Following on from the single cuts ‘An’ and ‘Zabt’ in January and February, Turkish musician Akkor unveils the full-length album in the form of Durma, which promises ‘an electroacoustic narrative in a progressive cinematic sound universe through piano, synthesizers, soundscapes and recorded/found noises’.

What these releases hinted at, and which the album confirms, is that Akkor’s approach to combining found sound and electroacoustic arrangements are subtle, seamless, even. Rather than collaging cut-up fragments and snippets across one another to disorientating effect, Akkor processes everything, hard, smoothing it together to form a whole that’s textured but remarkably coherent. That there’s an overtly structured feel to the album, with piano motifs and defined beats holding things together is the key here.

The ten-and-a-half minute title track which opens the album is a spacious ambient work that rumbles, scrapes and soars towards the stratosphere before the thudding electro beats kick in and pull it back towards the ground. It’s mellow and expansive, but there’s a solidity at the core of the cloud-like drift.

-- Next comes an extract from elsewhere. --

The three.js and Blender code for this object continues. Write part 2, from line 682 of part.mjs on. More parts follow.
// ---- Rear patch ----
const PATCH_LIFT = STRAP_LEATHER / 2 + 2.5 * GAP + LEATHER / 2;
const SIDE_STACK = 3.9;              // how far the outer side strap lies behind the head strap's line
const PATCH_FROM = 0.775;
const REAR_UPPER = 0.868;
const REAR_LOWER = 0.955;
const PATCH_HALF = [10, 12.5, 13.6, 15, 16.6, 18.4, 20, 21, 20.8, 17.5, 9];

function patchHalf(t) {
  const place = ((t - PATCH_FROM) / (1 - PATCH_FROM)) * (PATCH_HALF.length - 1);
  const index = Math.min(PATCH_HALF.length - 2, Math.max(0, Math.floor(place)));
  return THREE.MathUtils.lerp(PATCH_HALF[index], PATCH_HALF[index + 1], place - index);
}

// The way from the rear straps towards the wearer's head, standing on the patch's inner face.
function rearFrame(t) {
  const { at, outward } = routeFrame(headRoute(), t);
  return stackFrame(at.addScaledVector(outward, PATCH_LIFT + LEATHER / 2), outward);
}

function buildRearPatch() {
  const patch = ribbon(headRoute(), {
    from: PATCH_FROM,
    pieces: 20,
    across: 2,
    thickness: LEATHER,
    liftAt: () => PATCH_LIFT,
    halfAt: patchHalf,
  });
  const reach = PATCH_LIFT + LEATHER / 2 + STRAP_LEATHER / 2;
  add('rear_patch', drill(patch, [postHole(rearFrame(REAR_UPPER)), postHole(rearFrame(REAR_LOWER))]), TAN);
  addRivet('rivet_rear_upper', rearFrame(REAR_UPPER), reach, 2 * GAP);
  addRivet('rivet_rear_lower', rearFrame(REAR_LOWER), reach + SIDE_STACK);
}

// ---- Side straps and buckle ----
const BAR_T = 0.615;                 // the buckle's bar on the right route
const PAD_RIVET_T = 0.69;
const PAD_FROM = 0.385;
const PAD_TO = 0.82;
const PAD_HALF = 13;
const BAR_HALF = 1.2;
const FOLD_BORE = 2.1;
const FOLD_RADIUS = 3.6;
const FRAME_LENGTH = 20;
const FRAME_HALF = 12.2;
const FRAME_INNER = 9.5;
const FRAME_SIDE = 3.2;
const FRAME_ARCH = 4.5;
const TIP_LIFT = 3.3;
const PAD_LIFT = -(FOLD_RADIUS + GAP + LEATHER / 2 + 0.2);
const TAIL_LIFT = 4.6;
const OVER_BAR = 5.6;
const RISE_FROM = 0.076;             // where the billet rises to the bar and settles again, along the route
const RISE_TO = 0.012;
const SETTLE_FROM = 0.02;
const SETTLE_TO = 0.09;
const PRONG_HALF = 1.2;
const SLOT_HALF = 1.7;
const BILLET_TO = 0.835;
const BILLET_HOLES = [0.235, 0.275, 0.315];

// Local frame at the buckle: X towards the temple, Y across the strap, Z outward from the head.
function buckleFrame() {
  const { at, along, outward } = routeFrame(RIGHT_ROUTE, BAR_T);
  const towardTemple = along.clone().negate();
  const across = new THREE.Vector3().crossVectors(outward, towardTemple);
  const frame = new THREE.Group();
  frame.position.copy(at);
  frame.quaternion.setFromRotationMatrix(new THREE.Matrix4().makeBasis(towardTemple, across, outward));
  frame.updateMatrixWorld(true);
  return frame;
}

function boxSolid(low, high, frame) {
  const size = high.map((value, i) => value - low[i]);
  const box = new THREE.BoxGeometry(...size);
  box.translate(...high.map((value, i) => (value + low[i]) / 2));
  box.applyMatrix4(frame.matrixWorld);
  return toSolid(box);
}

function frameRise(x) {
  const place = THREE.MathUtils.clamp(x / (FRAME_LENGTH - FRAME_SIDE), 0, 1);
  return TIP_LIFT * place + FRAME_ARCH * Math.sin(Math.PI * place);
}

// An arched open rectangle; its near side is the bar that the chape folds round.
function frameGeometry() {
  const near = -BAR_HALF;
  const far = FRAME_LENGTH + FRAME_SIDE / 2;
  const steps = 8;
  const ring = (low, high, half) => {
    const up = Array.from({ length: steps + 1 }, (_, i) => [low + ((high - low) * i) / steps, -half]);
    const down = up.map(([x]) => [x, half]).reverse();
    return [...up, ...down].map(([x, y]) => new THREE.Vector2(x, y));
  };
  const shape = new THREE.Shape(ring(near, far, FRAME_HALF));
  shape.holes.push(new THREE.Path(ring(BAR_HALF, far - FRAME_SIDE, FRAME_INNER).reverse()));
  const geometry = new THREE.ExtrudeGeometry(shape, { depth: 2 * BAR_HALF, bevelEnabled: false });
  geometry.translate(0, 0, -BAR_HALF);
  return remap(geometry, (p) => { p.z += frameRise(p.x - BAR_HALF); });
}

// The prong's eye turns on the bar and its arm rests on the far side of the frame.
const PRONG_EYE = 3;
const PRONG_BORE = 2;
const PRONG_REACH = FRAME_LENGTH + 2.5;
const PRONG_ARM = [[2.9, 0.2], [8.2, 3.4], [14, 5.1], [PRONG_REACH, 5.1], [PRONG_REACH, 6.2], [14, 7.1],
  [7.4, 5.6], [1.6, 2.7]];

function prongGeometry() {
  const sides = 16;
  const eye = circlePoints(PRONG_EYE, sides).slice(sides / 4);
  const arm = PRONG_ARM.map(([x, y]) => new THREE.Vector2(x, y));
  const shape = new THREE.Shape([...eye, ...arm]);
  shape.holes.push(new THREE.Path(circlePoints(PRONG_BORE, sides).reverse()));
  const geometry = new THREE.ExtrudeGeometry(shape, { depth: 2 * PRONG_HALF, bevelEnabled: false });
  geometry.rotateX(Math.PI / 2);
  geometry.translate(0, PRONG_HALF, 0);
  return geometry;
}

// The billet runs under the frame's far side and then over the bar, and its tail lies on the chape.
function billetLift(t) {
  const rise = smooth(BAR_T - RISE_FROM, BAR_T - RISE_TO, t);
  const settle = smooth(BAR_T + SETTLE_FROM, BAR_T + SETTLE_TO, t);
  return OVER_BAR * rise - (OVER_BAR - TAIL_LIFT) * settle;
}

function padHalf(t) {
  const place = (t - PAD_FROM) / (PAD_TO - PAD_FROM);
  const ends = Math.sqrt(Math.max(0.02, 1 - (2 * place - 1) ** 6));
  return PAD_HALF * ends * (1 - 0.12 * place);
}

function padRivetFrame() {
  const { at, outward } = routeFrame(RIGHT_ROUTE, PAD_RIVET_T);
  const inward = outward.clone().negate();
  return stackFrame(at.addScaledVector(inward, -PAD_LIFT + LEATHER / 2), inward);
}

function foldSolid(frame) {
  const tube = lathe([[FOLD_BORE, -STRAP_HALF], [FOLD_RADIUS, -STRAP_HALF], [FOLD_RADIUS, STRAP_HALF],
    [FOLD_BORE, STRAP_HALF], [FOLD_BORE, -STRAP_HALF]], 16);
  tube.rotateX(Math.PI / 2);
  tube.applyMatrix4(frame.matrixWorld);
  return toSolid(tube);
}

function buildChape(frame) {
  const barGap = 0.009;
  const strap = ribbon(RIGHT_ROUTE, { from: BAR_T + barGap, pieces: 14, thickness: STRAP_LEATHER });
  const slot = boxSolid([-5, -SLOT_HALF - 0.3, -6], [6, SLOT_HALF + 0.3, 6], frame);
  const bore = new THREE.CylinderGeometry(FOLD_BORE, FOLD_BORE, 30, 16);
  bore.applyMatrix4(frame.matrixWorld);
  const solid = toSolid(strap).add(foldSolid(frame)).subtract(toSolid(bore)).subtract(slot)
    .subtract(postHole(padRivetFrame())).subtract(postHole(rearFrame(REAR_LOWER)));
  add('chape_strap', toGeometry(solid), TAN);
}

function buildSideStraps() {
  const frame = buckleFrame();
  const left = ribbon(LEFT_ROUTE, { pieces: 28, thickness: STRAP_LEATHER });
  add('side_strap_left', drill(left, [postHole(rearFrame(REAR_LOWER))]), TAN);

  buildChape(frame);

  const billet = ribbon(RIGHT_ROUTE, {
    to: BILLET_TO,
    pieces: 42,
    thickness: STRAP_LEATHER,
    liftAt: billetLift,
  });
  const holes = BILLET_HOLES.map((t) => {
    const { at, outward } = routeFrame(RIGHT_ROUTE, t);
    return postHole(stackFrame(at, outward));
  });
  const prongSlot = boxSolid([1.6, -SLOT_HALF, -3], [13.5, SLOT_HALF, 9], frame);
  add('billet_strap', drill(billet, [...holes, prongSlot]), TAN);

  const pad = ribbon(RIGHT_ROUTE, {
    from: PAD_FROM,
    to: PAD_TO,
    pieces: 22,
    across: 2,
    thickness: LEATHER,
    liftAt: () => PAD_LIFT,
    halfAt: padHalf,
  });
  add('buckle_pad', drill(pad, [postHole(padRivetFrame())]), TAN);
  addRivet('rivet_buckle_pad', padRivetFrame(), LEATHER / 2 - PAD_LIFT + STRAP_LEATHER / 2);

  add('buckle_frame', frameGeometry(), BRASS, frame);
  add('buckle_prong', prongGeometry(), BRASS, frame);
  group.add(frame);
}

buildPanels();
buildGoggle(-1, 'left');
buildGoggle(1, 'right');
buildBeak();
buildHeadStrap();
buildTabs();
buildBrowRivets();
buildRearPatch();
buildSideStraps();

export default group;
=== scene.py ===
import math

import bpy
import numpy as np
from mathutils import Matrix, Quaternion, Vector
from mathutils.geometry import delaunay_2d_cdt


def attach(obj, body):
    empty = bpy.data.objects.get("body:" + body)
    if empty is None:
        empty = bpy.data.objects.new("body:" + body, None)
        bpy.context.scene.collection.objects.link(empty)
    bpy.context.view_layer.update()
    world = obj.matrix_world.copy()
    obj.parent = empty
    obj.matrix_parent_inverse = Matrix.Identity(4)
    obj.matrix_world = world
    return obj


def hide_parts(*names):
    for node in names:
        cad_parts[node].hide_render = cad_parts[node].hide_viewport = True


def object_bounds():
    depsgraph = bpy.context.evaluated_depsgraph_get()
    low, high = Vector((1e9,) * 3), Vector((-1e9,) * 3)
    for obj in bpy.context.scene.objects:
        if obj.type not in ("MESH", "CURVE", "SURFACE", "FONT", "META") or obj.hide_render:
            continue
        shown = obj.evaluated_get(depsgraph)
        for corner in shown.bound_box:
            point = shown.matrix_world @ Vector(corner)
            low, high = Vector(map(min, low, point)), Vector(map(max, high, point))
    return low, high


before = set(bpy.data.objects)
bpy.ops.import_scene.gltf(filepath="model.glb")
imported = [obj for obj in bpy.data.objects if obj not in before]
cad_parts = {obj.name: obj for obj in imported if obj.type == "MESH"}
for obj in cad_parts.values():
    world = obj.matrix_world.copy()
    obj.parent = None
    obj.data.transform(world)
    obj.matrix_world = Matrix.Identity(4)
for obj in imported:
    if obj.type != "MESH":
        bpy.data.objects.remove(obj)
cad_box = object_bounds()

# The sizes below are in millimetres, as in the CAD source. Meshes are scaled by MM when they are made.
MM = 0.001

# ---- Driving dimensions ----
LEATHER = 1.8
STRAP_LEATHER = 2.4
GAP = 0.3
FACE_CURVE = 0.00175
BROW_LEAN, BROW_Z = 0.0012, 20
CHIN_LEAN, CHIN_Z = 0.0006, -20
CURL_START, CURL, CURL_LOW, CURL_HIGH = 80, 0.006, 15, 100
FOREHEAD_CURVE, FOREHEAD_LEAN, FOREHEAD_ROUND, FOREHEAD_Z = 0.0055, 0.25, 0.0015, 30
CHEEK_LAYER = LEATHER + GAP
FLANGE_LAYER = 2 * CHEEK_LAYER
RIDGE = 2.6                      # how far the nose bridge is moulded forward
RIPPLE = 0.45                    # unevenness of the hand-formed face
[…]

It sets the tone and the form nicely. With all but one of the seven tracks stretching past the five-minute mark and the majority in the six to ten-minute range, Akkor isn’t afraid to explore, to give his ideas and the sounds that carry them room to breathe. And Durma is one of those albums that’s best experienced as a whole, not because of continuity or flow, but because it sits together as a single piece. And when heard as such, it’s an absolute pleasure.